George Floyd

How a Coalition of Activists Forced Los Angeles to Consider Defunding the LAPD

Jayana Khan, Melina Abdullah, Kendrick Sampson and others participate in the YG x BLMLA x BLDPWR protest and march on June 07, 2020 in Los Angeles, California.
Photo by Rich Fury/Getty Images

 A week before George Floyd was killed, Jane Nguyen created a bar graph. Nguyen, co-founder of Ktown for All, an activist group that advocates for the homeless, plugged numbers into Excel from the budget that Los Angeles Mayor Eric Garcetti released a few weeks earlier. City spending on housing appeared on Nguyen’s graph as a sliver compared to over $3 billion going to the Los Angeles Police Department — 54% of all discretionary spending — which she considered an “obscene amount,” NBC News reported.

Municipal government budgets are usually an “obscure, niche, boring” topic, Nguyen conceded, but when she placed the numbers in a chart, “I think it’s so visually impactful — you see why our society is so messed up just from that graph.”

Under Garcetti’s budget, most city agencies faced cuts to deal with the economic downturn, but police were slated to get a boost, including a $41 million bonus package arranged with the police union. Garcetti defended the cuts to other agencies, including the transportation, cultural affairs and parks departments, as necessary given the economic conditions.

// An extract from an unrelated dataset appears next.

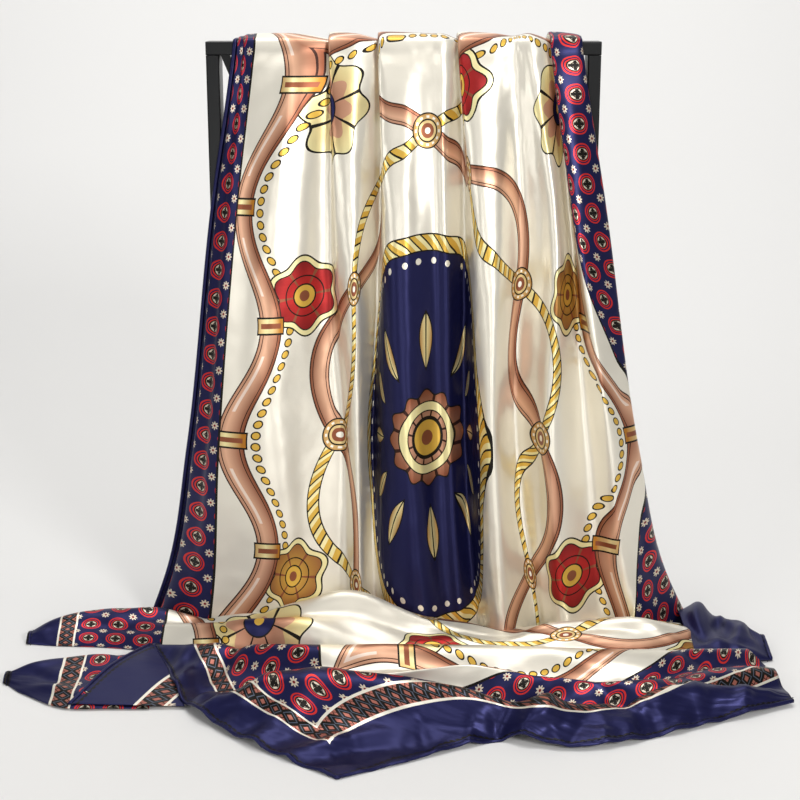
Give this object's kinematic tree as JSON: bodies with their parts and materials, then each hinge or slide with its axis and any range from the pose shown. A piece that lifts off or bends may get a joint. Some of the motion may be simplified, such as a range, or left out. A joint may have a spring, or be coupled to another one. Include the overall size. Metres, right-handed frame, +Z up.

Outraged that Garcetti’s budget prioritized police over social programs, Black Lives Matter-Los Angeles gathered several local activist groups, including Ktown for All, in early May to create their own budget proposal, based on surveys of thousands of Angelenos. They called it the “People’s Budget,” and emphasized allocations for housing and mental health services, while cutting police to 5.7 percent of spending. They also organized hundreds of residents to flood the City Council meeting’s online public comment session.

However, City Council members largely ignored their proposal, Nguyen said, and there was little coverage of the People’s Budget in the media — until racial justice protests sparked by Floyd’s death took over the streets.